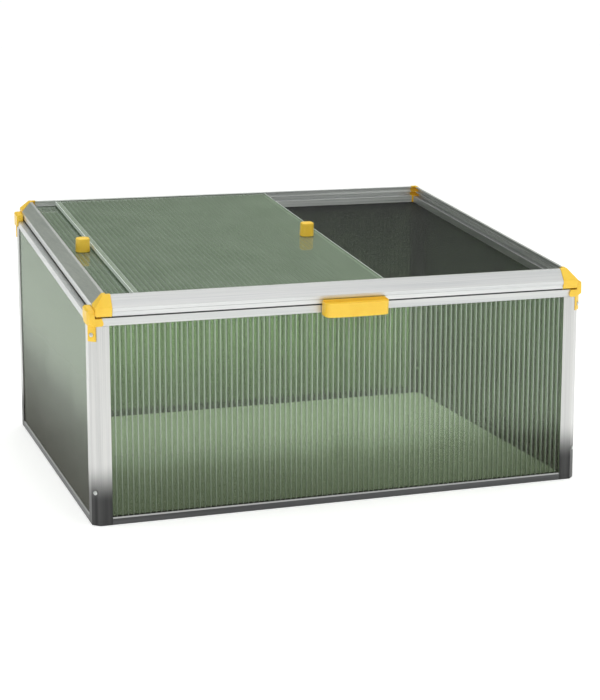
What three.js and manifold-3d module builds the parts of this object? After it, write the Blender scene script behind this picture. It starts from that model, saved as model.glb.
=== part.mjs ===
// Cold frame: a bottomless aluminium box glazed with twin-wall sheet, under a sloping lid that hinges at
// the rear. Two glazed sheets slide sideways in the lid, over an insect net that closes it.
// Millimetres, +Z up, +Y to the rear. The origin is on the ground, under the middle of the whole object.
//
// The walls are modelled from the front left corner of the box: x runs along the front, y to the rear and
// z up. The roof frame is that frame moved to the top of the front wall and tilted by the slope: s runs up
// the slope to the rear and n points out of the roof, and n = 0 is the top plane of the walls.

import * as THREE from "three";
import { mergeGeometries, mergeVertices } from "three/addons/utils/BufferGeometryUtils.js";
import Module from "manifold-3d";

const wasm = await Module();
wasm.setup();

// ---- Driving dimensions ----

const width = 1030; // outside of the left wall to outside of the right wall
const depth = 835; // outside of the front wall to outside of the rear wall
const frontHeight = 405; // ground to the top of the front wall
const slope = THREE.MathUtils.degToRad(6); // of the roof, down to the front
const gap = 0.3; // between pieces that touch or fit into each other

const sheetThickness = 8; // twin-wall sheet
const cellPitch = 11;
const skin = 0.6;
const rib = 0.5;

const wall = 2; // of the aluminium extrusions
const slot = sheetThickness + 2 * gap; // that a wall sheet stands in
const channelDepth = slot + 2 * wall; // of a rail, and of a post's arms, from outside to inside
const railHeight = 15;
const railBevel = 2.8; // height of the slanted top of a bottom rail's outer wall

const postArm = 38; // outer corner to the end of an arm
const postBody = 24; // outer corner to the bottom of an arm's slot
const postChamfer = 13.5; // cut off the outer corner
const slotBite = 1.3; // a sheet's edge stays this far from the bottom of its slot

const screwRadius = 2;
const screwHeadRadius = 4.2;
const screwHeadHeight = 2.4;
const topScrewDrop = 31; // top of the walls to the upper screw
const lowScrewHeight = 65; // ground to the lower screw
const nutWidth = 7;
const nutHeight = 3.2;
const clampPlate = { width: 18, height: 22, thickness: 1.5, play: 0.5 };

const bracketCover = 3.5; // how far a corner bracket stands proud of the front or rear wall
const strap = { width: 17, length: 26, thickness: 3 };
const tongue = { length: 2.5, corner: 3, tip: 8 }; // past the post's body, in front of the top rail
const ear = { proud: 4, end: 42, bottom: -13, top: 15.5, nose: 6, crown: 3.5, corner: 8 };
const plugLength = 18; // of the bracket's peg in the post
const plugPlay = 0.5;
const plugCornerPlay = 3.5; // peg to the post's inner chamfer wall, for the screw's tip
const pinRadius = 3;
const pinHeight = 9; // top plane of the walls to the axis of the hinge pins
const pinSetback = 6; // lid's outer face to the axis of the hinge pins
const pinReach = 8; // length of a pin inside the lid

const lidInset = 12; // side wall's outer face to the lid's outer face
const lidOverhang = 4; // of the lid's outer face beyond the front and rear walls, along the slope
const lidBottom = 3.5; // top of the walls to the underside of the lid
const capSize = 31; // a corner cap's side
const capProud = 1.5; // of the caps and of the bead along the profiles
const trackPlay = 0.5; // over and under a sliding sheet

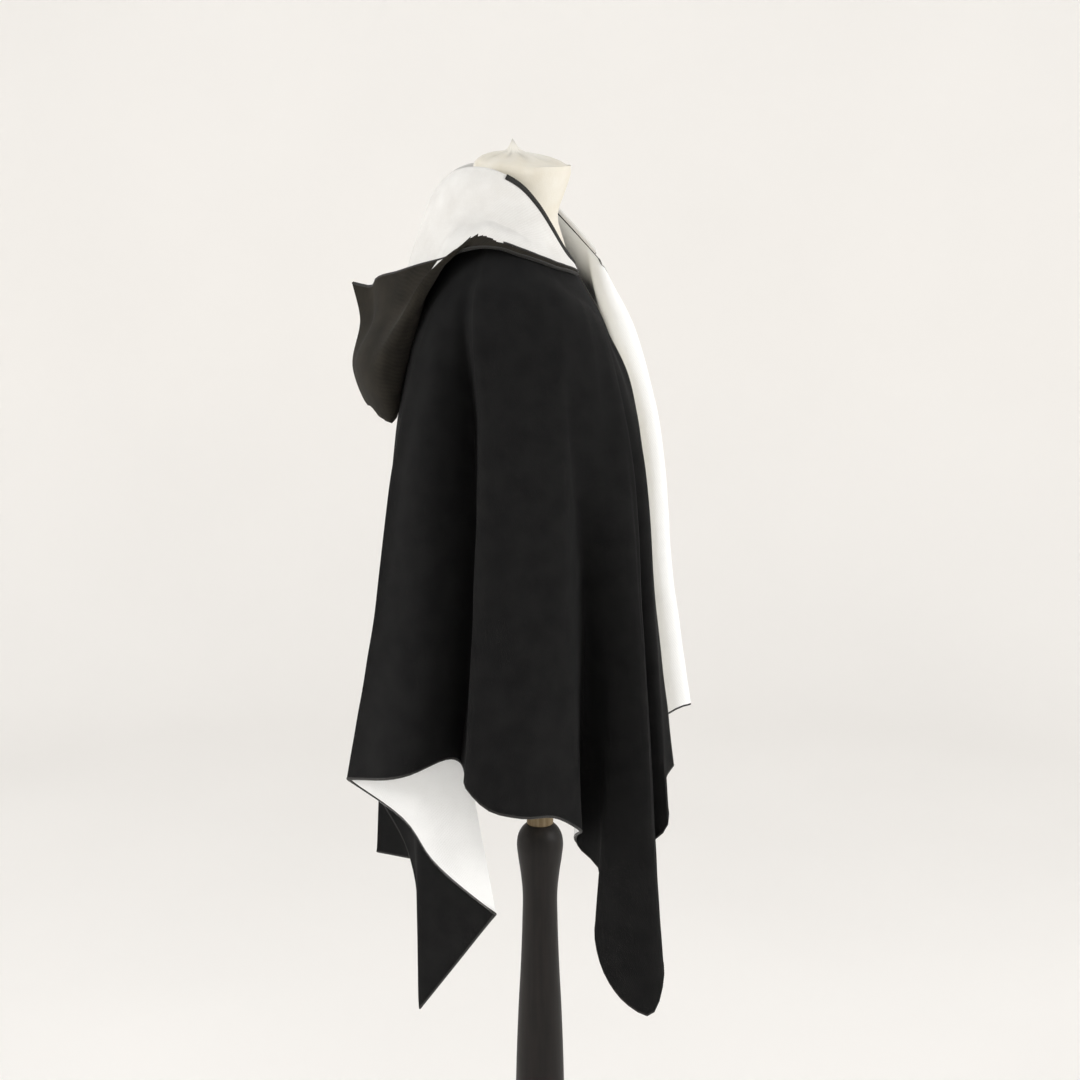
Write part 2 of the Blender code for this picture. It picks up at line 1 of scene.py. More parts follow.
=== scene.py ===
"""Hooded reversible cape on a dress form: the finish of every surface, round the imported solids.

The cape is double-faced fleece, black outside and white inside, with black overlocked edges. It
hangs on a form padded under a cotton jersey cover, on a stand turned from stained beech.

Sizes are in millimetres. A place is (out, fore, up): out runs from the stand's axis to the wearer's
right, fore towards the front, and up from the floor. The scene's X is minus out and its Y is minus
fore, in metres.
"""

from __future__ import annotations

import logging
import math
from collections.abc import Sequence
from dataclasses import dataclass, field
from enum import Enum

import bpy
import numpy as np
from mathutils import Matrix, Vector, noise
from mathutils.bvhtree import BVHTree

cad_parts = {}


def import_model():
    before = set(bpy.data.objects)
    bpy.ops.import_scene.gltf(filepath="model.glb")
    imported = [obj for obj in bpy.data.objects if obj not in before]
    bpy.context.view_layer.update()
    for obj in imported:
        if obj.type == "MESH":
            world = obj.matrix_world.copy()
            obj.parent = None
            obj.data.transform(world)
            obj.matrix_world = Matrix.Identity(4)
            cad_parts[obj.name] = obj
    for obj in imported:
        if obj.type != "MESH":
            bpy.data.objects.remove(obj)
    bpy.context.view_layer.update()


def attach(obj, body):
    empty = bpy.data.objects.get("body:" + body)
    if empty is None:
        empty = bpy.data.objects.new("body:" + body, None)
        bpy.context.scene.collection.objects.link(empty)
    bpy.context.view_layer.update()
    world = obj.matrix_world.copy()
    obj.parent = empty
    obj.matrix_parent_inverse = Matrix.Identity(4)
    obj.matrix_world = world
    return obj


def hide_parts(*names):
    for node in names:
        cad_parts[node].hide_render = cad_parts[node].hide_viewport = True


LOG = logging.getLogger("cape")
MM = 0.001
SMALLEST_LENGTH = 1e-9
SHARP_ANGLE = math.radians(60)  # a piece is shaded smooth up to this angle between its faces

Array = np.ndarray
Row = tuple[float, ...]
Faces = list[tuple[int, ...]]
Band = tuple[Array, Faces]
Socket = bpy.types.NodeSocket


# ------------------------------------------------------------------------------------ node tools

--

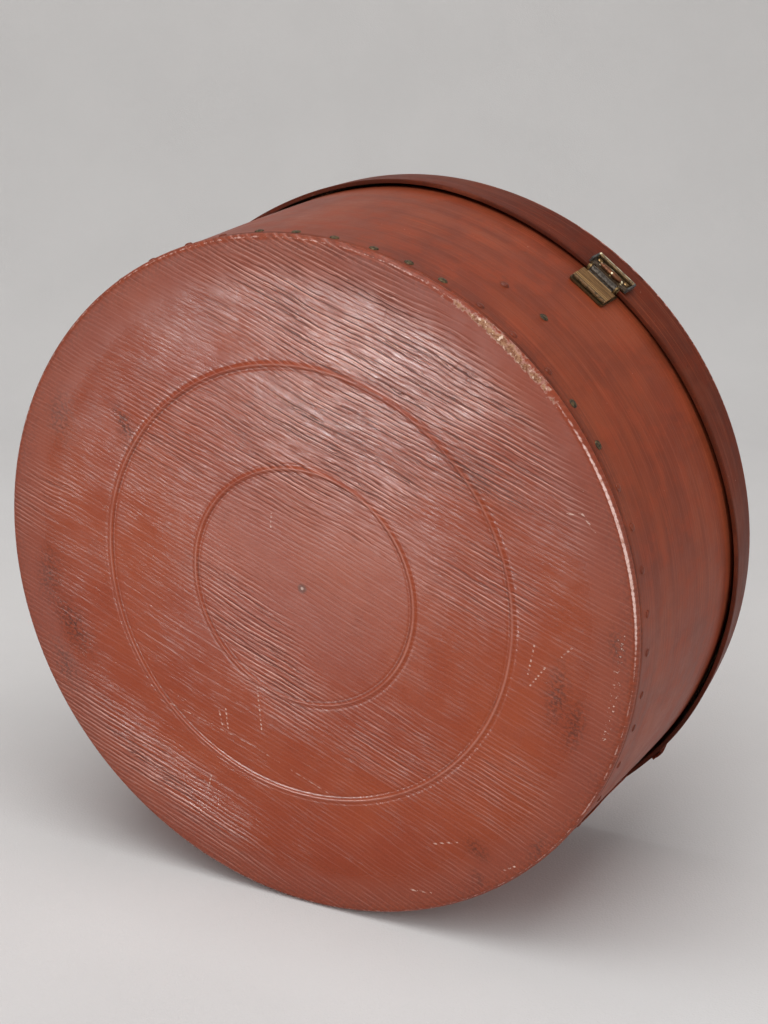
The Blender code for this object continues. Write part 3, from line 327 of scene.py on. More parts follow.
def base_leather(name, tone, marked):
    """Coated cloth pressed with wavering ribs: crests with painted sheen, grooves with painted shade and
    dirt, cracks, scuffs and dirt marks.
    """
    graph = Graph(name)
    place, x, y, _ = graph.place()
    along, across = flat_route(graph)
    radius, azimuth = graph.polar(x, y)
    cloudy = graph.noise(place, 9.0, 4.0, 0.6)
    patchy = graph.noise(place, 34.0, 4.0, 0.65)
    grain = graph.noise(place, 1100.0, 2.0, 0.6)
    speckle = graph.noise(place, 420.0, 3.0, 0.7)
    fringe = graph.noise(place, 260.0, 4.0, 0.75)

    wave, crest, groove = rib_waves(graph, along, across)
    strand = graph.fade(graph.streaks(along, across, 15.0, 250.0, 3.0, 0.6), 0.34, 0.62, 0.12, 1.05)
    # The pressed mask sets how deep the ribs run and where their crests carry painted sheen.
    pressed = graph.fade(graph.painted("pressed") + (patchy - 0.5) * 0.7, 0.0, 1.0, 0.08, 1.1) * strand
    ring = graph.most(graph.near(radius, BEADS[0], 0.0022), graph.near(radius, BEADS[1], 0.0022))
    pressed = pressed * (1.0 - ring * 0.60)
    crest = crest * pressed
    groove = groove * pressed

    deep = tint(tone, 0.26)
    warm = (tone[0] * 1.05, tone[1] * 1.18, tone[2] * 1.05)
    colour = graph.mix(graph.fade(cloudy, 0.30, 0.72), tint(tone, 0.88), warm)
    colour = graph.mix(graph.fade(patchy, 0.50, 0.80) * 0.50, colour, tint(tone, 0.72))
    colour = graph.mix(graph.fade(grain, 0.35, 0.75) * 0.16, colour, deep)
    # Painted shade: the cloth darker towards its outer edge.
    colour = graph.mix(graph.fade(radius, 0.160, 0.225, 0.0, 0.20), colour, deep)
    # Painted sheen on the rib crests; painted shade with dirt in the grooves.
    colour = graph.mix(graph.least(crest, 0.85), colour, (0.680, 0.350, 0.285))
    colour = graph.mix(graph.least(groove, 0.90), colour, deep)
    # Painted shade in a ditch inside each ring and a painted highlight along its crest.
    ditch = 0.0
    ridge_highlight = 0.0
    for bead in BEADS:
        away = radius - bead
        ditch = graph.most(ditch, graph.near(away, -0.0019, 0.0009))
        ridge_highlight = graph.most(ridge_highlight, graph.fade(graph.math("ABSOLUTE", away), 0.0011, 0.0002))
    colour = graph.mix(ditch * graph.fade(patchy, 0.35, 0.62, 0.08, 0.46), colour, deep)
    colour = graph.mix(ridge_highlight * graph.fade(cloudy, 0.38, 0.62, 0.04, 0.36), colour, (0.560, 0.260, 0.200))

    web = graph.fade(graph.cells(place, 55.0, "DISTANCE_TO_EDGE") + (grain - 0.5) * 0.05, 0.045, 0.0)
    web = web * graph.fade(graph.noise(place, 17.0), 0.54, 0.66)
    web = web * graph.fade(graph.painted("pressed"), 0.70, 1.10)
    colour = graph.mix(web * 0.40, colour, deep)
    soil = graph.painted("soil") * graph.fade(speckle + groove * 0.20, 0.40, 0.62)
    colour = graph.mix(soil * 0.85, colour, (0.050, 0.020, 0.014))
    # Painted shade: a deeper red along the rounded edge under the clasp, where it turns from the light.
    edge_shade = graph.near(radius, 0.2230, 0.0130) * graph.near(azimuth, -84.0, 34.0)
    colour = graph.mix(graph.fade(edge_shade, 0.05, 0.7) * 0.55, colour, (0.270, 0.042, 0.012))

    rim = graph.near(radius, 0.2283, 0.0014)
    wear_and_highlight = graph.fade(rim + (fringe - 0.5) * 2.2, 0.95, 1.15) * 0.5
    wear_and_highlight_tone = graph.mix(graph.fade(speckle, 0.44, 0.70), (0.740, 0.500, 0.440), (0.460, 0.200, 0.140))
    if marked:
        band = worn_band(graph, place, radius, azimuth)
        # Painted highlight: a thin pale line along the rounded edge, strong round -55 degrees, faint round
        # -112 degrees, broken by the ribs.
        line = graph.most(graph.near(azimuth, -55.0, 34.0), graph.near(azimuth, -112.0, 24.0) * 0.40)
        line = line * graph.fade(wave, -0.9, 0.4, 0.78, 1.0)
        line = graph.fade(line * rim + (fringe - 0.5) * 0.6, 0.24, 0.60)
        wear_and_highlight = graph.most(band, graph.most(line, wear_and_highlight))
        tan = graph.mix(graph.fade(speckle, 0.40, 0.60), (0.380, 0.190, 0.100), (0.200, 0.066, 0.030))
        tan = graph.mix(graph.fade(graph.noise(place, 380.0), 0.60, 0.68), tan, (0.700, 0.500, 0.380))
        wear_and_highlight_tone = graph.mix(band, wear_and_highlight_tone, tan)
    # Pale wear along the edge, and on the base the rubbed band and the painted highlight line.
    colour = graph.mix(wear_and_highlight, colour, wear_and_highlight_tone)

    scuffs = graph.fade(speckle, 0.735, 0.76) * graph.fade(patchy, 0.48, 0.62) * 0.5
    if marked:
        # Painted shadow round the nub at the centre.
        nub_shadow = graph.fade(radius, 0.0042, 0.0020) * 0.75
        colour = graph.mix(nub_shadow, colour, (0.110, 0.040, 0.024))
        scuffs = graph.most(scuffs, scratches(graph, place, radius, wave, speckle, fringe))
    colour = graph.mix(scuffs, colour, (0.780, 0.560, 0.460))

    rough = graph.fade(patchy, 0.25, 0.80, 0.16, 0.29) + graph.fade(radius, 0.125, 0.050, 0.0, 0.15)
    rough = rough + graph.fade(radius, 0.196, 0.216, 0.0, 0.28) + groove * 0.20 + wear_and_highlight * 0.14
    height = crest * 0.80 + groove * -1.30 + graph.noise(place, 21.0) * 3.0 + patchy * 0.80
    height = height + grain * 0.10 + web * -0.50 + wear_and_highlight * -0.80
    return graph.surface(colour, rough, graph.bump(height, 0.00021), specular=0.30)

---

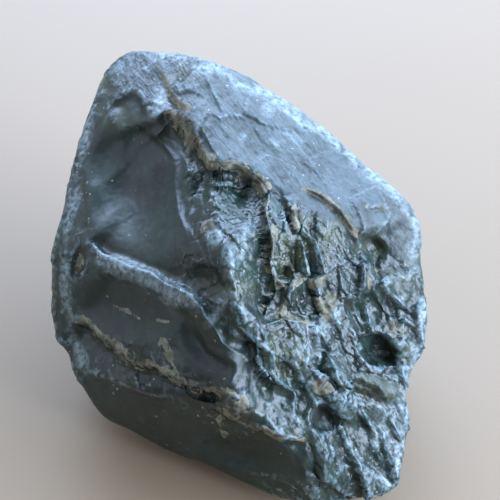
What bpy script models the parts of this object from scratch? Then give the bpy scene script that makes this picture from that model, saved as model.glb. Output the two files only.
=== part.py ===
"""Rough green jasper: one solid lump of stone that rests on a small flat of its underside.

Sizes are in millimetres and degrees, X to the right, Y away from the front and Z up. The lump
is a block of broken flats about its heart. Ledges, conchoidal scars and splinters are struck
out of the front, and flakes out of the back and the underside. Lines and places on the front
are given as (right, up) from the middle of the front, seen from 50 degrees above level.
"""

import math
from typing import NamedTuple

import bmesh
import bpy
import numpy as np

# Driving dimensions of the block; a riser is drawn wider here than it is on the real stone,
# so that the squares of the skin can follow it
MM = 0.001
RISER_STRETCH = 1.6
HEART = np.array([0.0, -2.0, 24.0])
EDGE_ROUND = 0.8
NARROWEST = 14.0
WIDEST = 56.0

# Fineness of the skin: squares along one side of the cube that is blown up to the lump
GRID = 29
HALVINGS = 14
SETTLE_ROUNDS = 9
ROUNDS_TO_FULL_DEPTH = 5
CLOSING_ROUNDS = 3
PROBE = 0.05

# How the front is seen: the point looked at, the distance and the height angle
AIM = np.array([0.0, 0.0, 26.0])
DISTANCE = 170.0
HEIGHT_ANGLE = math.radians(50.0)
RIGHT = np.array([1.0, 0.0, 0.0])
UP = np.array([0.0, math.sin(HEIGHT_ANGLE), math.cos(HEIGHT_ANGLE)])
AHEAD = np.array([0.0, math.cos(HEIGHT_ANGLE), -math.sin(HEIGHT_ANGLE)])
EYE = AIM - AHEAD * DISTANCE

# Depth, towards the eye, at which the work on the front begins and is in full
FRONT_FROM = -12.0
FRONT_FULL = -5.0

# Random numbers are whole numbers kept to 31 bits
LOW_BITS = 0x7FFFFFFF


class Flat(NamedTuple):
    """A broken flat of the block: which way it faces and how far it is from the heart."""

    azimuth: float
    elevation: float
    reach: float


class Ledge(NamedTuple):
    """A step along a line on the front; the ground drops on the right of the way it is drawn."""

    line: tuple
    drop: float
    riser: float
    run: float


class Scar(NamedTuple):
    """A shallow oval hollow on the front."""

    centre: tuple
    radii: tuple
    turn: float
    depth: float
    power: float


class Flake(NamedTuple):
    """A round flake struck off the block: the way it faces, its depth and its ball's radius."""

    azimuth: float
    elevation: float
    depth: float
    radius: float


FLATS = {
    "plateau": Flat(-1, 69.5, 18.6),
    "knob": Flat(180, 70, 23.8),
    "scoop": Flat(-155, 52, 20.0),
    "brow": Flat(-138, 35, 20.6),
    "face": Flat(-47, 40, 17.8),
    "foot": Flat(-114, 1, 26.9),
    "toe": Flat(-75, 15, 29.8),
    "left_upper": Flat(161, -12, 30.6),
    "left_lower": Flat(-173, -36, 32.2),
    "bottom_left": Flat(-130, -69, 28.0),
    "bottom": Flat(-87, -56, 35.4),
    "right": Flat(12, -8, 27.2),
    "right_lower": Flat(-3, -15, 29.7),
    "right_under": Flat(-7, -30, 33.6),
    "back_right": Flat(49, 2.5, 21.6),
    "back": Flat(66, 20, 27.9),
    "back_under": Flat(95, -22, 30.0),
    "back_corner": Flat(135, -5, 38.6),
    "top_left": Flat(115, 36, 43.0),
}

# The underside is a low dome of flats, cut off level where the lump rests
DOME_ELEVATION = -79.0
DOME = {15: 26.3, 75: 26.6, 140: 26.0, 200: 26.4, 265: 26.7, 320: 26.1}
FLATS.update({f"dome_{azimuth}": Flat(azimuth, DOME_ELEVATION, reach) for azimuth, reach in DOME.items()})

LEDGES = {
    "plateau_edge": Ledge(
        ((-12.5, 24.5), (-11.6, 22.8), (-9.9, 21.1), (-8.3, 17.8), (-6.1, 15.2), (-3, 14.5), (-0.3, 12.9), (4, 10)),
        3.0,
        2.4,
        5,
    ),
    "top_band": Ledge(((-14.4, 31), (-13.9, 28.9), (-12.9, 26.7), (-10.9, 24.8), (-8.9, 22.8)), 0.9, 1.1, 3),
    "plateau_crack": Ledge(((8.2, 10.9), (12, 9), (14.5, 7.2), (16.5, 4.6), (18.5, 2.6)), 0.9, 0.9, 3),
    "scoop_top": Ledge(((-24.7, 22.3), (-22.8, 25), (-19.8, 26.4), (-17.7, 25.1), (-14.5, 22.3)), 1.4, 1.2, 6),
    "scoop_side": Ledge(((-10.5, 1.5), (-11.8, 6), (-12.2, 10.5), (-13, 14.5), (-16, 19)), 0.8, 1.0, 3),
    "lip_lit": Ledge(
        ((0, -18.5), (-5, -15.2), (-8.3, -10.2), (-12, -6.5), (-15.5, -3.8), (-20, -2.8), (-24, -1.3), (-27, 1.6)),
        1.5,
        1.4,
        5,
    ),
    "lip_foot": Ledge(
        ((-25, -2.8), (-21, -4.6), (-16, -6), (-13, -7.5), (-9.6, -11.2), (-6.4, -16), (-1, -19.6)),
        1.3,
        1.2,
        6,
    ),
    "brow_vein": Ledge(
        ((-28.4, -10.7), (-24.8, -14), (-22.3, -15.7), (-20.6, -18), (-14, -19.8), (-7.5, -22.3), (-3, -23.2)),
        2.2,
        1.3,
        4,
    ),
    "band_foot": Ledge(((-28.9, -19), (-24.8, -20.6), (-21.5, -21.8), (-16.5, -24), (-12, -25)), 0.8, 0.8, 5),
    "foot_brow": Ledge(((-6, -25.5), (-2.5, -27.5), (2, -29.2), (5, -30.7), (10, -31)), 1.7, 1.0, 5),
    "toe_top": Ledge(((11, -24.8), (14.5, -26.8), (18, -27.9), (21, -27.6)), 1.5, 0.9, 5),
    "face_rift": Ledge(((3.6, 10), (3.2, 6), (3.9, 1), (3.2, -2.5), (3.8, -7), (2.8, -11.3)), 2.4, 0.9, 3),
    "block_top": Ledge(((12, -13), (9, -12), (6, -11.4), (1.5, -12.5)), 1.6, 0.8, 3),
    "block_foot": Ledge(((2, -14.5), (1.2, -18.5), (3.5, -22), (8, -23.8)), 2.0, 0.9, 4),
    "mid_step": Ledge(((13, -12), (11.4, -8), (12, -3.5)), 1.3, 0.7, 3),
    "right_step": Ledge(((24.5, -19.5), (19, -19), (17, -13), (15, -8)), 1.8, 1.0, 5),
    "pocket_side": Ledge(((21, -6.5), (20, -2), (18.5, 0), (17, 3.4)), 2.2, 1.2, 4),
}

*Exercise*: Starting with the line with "Write part 2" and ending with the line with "the imported solids.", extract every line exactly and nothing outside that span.

*Result*:
Write part 2 of the Blender code for this picture. It picks up at line 1 of scene.py. More parts follow.
=== scene.py ===
"""Hooded reversible cape on a dress form: the finish of every surface, round the imported solids.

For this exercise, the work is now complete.